Fugas - Vinhos

Pedro Granadeiro/ NFactos

Os extremistas do vinho são um perigo. Fuja deles

Por Pedro Garcias (crónica)

Num colóquio que decorreu no passado fim-de-semana em Vila Nova de Foz Côa, João Nicolau de Almeida contou a sua história no mundos dos vinhos.

No início, quando chegou de Bordéus e começou a trabalhar com o seu tio José António Rosas no Douro Superior, descobriu uma região arcaica, fossilizada na tradição, a léguas da modernidade francesa. Juntos, começaram uma verdadeira revolução vitivinícola. Seleccionaram os melhores porta-enxertos e as melhores castas, plantaram vinhas totalmente mecanizáveis e “industrializaram” a produção de grandes vinhos tranquilos com a marca Duas Quintas.

Agora, reformado da Ramos Pinto, já avô, João Nicolau de Almeida está a fazer o caminho inverso no seu projecto pessoal, o Monte Xisto, em Vila Nova de Foz Côa. Prefere o cavalo ao tractor, não usa herbicidas, encanta-se com as ervas e plantas que povoam as vinhas, aposta na diversidade de castas e pratica uma enologia o menos interventiva possível, para respeitar o mais possível a expressão do lugar e das uvas. Tradição e respeito pelas virtudes da “renaturalização” da viticultura são hoje os seus mantras.

A sua “reconversão” é exemplar e não corresponde apenas ao natural chamamento da terra e dos seus valores que começamos a sentir à medida que vamos envelhecendo. João Nicolau de Almeida, doutrinado pelos filhos, percebeu que, numa escala mais pequena do que a da Ramos Pinto, é possível fazer grandes vinhos e ser, ao mesmo tempo, mais amigo do meio ambiente; que no vinho menos intervenção pode significar mais autenticidade e mais qualidade; e que o essencial já foi inventado há muito tempo.

Se o vinho é a expressão do terroir, então que seja o mais puro possível. Livrar as vinhas de contaminantes e intervir o menos possível na fase de vinificação faz, por isso, todo o sentido. Os problemas começam quando se quer radicalizar essa ideia de “pureza” e se passa a diabolizar tudo, desde o sulfuroso (um poderoso antioxidante do vinho que, se for usado em doses aceitáveis, não tem qualquer implicação na saúde) às leveduras ditas industriais (são tão naturais como as indígenas, podem é dar ao vinho um perfil aromático distinto); quando se aposta nessa “radicalização” apenas por uma questão de moda e se passa a olhar para os outros vinhos, os ditos convencionais, com desdém.

Não faz qualquer sentido encarar os produtores de vinhos naturais como uns freaks que fumam uns charros e se divertem a fazer brancos e tintos originais mas cheios de efeitos.
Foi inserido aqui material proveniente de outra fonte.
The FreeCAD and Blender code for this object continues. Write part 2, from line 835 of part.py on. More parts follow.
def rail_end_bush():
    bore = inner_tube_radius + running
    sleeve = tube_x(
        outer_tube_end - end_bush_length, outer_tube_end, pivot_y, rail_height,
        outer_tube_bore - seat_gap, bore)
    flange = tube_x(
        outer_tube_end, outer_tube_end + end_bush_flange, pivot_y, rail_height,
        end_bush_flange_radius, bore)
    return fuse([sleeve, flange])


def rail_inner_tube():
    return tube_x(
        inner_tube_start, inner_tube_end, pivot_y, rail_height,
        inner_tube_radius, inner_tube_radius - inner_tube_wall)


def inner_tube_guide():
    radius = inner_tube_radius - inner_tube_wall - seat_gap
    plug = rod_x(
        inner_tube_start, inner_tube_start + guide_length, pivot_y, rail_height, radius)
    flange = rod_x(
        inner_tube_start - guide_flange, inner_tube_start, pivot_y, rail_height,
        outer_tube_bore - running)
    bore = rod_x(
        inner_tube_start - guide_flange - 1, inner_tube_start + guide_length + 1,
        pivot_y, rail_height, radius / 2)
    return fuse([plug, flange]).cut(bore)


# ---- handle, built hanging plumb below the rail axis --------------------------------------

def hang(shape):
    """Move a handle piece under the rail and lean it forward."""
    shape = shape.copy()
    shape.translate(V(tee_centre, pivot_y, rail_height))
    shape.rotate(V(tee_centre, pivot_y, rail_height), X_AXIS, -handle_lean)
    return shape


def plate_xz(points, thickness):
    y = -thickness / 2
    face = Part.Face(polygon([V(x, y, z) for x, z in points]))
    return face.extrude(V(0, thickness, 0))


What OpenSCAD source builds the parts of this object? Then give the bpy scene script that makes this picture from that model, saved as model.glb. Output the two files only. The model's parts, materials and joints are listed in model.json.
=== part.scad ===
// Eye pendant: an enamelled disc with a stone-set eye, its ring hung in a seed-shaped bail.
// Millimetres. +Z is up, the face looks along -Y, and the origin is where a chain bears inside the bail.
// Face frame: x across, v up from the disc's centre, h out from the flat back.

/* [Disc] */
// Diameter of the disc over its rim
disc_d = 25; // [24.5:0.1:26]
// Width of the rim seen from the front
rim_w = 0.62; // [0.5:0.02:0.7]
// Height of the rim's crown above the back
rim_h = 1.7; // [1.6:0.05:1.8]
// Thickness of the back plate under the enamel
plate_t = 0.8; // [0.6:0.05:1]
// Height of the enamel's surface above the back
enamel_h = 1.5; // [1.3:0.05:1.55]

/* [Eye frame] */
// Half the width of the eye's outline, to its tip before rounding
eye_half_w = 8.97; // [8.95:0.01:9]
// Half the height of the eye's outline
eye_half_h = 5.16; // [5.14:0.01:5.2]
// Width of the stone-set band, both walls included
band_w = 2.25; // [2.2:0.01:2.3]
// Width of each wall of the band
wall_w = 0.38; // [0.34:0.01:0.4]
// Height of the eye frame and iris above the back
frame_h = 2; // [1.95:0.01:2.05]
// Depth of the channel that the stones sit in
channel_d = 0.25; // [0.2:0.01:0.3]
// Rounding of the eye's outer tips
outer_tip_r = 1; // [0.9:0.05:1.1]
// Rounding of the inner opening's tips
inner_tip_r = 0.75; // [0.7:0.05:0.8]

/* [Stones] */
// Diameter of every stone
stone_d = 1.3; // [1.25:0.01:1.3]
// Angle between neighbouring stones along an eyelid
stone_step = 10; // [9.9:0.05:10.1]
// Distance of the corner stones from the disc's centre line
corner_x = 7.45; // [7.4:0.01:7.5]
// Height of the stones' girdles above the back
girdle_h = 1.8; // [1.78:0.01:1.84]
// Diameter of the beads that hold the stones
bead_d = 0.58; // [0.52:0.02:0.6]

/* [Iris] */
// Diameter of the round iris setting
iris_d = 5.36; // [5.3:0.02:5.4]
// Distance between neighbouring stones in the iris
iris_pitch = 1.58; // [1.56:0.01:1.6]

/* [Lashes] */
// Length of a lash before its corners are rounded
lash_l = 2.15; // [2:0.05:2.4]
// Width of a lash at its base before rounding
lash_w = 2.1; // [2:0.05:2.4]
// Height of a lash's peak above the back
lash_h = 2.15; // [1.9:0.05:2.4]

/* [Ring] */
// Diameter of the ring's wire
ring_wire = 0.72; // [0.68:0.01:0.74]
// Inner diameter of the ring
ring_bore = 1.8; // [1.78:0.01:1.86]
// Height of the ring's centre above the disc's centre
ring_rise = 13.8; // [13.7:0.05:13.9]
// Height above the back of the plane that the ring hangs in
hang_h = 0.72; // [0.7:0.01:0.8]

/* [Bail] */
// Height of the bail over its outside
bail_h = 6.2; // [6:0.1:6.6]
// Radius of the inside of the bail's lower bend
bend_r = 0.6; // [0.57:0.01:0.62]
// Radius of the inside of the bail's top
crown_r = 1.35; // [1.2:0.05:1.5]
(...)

Esta visão tem mais de ignorância do que de preconceito. Há vinhos naturais, feitos com pouco ou nenhum sulfuroso, fermentados de forma espontânea, provenientes de vinhas tratadas de forma biodinâmica ou orgânica, que são verdadeiramente extraordinários. Mas é igualmente deprimente observar o desprezo e a arrogância com que alguns produtores de vinhos naturais olham para os vinhos convencionais, feitos com inoculação de leveduras e sulfuroso e sujeitos a colagens e filtrações, no respeito escrupuloso da lei, até no tratamento químico das vinhas.

Em teoria, a única discusão devia centrar-se entre vinhos bons e vinhos maus. Em teoria, porque a ética ambiental pesa cada vez mais na avaliação de um vinho. Mas os conceitos de pureza e sustentabilidade ambiental não podem servir de álibi para tudo. Da mesma forma que devemos denunciar e desistir de vinhos altamente tecnológicos, sem qualquer ponta de “humanidade”, também não podemos ser complacentes com vinhos feitos de forma orgânica, sem qualquer produto químico ou tecnologia invasiva, mas que são verdadeiramente maus, com defeitos óbvios.

Como em tudo, os extremistas são sempre perigosos. O melhor é mesmo fugir deles. Não é o caso de João Nicolau de Almeida, claro.